Note that $$ A v_i = \sigma_i u_i, \;\;\; A^tu_i = \sigma_i v_i $$ are the two primary singular vector expressions for the SVD. These two equations can be amalgamated to obtain an eigenvalue problem $$ \left[ \begin{array}{cc} 0 & A \\ A^t & 0 \end{array} \right] \left[ \begin{array}{c} u_i \\ v_i \end{array} \right] = \sigma_i \left[ \begin{array}{c} u_i \\ v_i \end{array} \right] . $$

  1. The best way (or a very good way??) to find a low-rank approximation to $A$ is by performing SVD

Yes.

  1. ``SVD is very popular because it exposes eigenvalues and eigenvectors, which have a plethora of useful properties used in Machine Learning/Statistical applications, making it preferential to QR or Cholesky for factorisation.''

In statistics, $A^tA$ (or $AA^t$) are sample covariance matrices if $A$ is a data matrix (with the means removed).

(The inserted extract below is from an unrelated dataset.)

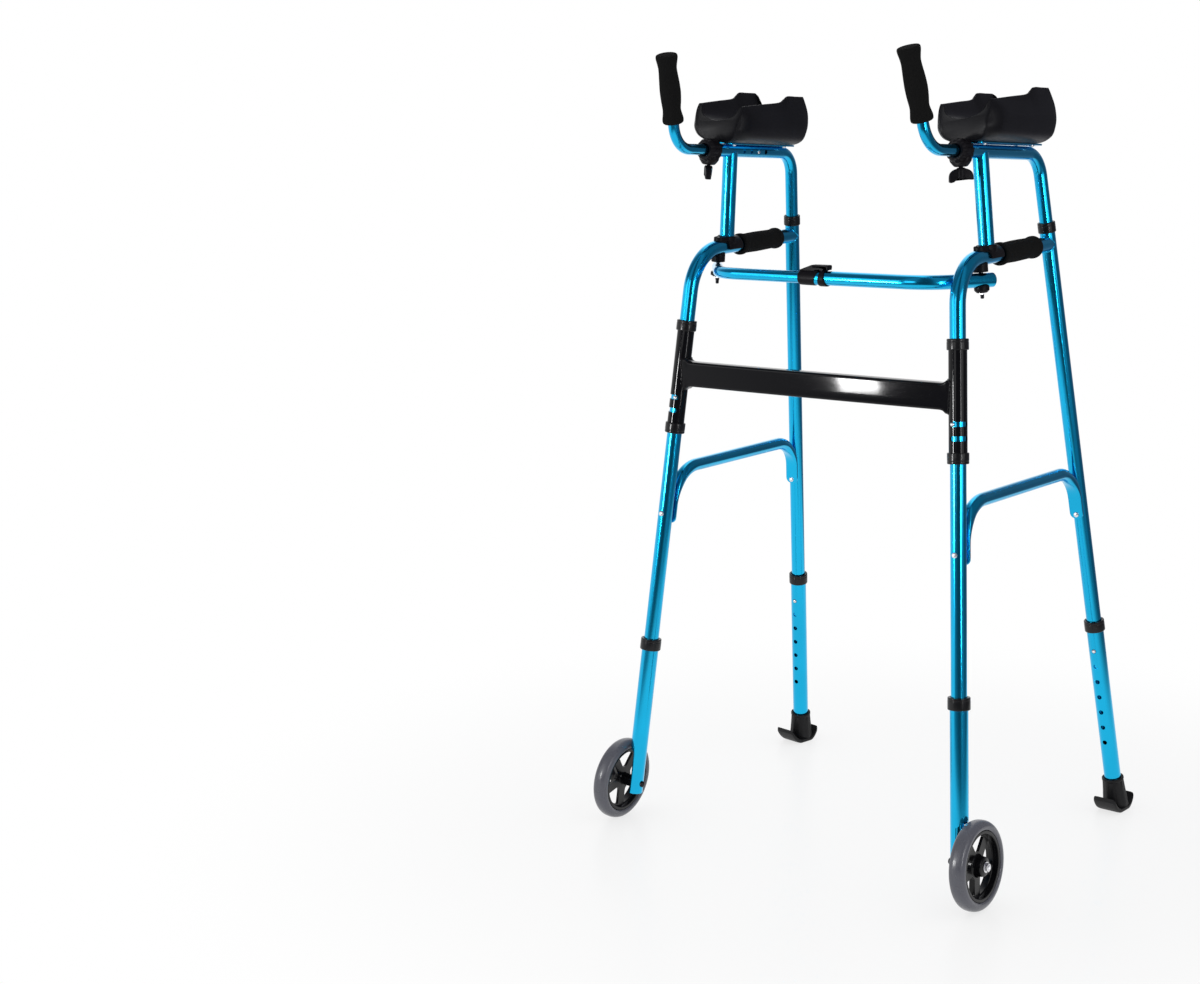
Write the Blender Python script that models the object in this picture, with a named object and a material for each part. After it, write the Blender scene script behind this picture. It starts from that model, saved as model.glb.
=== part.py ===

  1. ``Using SVD, we can re-write $A$ as a linear combination of its singular values (from the diagonal of $\Sigma$) and the left and right singular vectors, i.e. the columns of $U$ and $V^t$''

The matrix may be expressed as a sum of rank one outer products $$ A = \Sigma_{i=1}^{r} \sigma_i u_i v_i^t, \;\;\; r=\min(m,n) $$ For reduced rank approximations, use $ r < \min(m,n)$.

  1. Calculating the SVD consists of finding the eigenvalues and eigenvectors of $AA^t(U)$ and $A^tA (V)$.

No (as explained in 7.)

  1. Calculating this product is very expensive, so other algorithms (like truncated SVD, randomised SVD) are being explored

It is not expensive unless the matrix is extremely large. There are different algorithms (Lanczos methods) for very large (sparse) matrices.

For $m \ge n$, (if not transpose the matrix), the nominal cost is $O(mn^2)$ as measured by multiplication counts. However, in modern computing architectures, some of the arithmetic can be done in parallel. Furthermore, the cache management using level 3 BLAS (Basic Linear Algebra Subroutines) increases the efficiency. Thus, $O(mn^2)$ complexity is often a crude measure.

The first part of the SVD algorithm is to reduce the matrix to an $n \times n$ triangular matrix using the QR decomposition and the second part is to transform that to an $n \times n$ bidiagonal matrix. The first two steps are not iterative algorithms; they are straight forward steps which use orthogonal transformations. The iterative part is finding the SVD of the bidiagonal matrix which is performed using the QR-algorithm (not to be confused with the QR decomposition) or a divide and conquer algorithm. If only few singular values/vectors are required, then usually a bisection algorithm is used for the required singular values followed by inverse iteration to get the corresponding singular vectors.

Most of the details can be found in "Matrix Computations" by Gene Golub and Charles Van Loan.